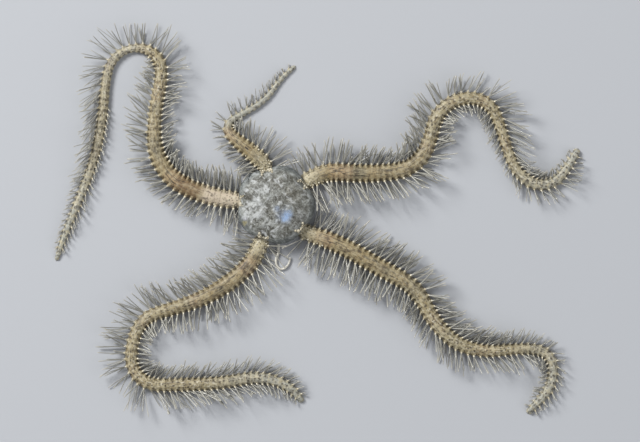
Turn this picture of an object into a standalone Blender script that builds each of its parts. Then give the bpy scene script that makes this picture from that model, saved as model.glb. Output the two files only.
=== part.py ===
"""A brittle star, life size, lying on its mouth side with its five arms bent as in the picture.

Run it with blender --background --python part.py, or from Blender's text editor.
Everything is shaped at one unit to the millimetre, where Blender's tools have room to work,
and each finished mesh is then scaled to metres. +Z is up and the floor is z = 0.
"""

import math
import random

import bmesh
import bpy
import numpy as np
from mathutils import Matrix, Vector

MM = 0.001
SEED = 7
GAP = 0.3

# The disc. Its middle stands here, so that the whole animal's box is centred on the origin
MIDDLE = Vector((-6.43, 2.37, 0.0))
NOTCH_RADIUS = 4.95
LOBE_RADIUS = 5.75
LOBE_FULLNESS = 0.7
LOBE_BEARINGS = (69, 141, 213, 285, 357)
DISC_TOP = 4.2
DISC_RIM = 2.1
LOBE_UNDERSIDE = 0.5
DISC_COLUMNS = 40
DISC_ROWS = 14

# The mouth frame is a star plate on the floor with a stub toward each arm, round a ring of five jaws
FRAME_HEIGHT = 1.35
STUB_REACH = 4.95
STUB_WIDTH = 2.3
SHIELD_REACH = 3.2
MOUTH_RING_RADIUS = 2.4
JAW_TIP_RADIUS = 0.62
JAW_BACK_RADIUS = 1.75
JAW_HALF_WIDTH = 1.0
JAW_HEIGHT = 1.2

# The bay that the disc leaves over each arm's root
BAY_START = 4.9
BAY_END = 7.5
BAY_WIDTH = 3.3
BAY_HEIGHT = 2.25

# The curled tube foot: distance out from the disc's middle along its bearing, then a hook
FOOT_RADIUS = 0.25
FOOT_BEARING = 274
FOOT_ROUTE = ((4.9, 0.0, 0.75), (5.6, 0.0, 0.45), (6.4, 0.0, 0.26), (7.1, -0.1, 0.26),
              (8.1, -0.6, 0.26), (9.1, -0.4, 0.26), (9.5, 0.4, 0.26), (8.8, 1.3, 0.26),
              (7.8, 1.6, 0.26))

# The arms. One plate pitch is one joint of the arm, with a spine on each side
ARM_START = 5.25
RING_PITCH = 1.05
PLATE_PITCH = 0.85
SPINE_SIDES = 3
SPINE_ROOT_RADIUS = 0.34
SPINE_TIP_RADIUS = 0.2
THIN_ARM_SHARE = 0.3
SPINE_INSET = 0.22
SPINE_LEVEL = 0.4
SHORTEST_SPINE = 0.55
UPPER_TILT_DEG = 36.0
LOWER_TILT_DEG = 8.0
SAMPLES = 8
BALL_SHARE = 0.22
BALL_PITCH = 0.3
END_MARGIN = 0.6

# Half of an arm's section for a width of 1: flat sole, bulging side, low crown
SECTION = ((0.3, 0.0), (0.5, 0.3), (0.38, 0.62), (0.14, 0.78))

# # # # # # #

> _What you need to do_
Take the lines above from the first through the one containing "BAY_HEIGHT = 2.25" and reproduce them exactly; include nothing else.

> _Answer to the problem_
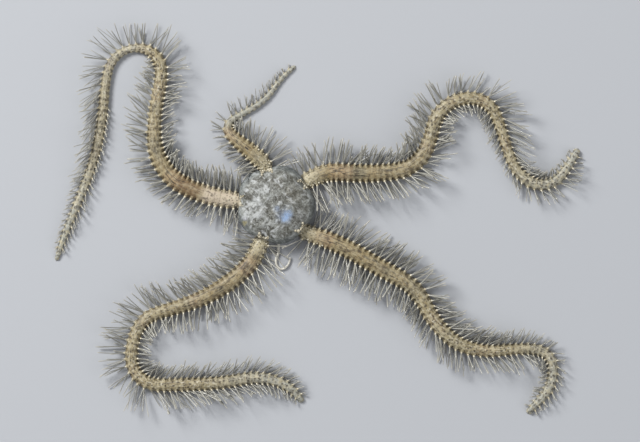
Turn this picture of an object into a standalone Blender script that builds each of its parts. Then give the bpy scene script that makes this picture from that model, saved as model.glb. Output the two files only.
=== part.py ===
"""A brittle star, life size, lying on its mouth side with its five arms bent as in the picture.

Run it with blender --background --python part.py, or from Blender's text editor.
Everything is shaped at one unit to the millimetre, where Blender's tools have room to work,
and each finished mesh is then scaled to metres. +Z is up and the floor is z = 0.
"""

import math
import random

import bmesh
import bpy
import numpy as np
from mathutils import Matrix, Vector

MM = 0.001
SEED = 7
GAP = 0.3

# The disc. Its middle stands here, so that the whole animal's box is centred on the origin
MIDDLE = Vector((-6.43, 2.37, 0.0))
NOTCH_RADIUS = 4.95
LOBE_RADIUS = 5.75
LOBE_FULLNESS = 0.7
LOBE_BEARINGS = (69, 141, 213, 285, 357)
DISC_TOP = 4.2
DISC_RIM = 2.1
LOBE_UNDERSIDE = 0.5
DISC_COLUMNS = 40
DISC_ROWS = 14

# The mouth frame is a star plate on the floor with a stub toward each arm, round a ring of five jaws
FRAME_HEIGHT = 1.35
STUB_REACH = 4.95
STUB_WIDTH = 2.3
SHIELD_REACH = 3.2
MOUTH_RING_RADIUS = 2.4
JAW_TIP_RADIUS = 0.62
JAW_BACK_RADIUS = 1.75
JAW_HALF_WIDTH = 1.0
JAW_HEIGHT = 1.2

# The bay that the disc leaves over each arm's root
BAY_START = 4.9
BAY_END = 7.5
BAY_WIDTH = 3.3
BAY_HEIGHT = 2.25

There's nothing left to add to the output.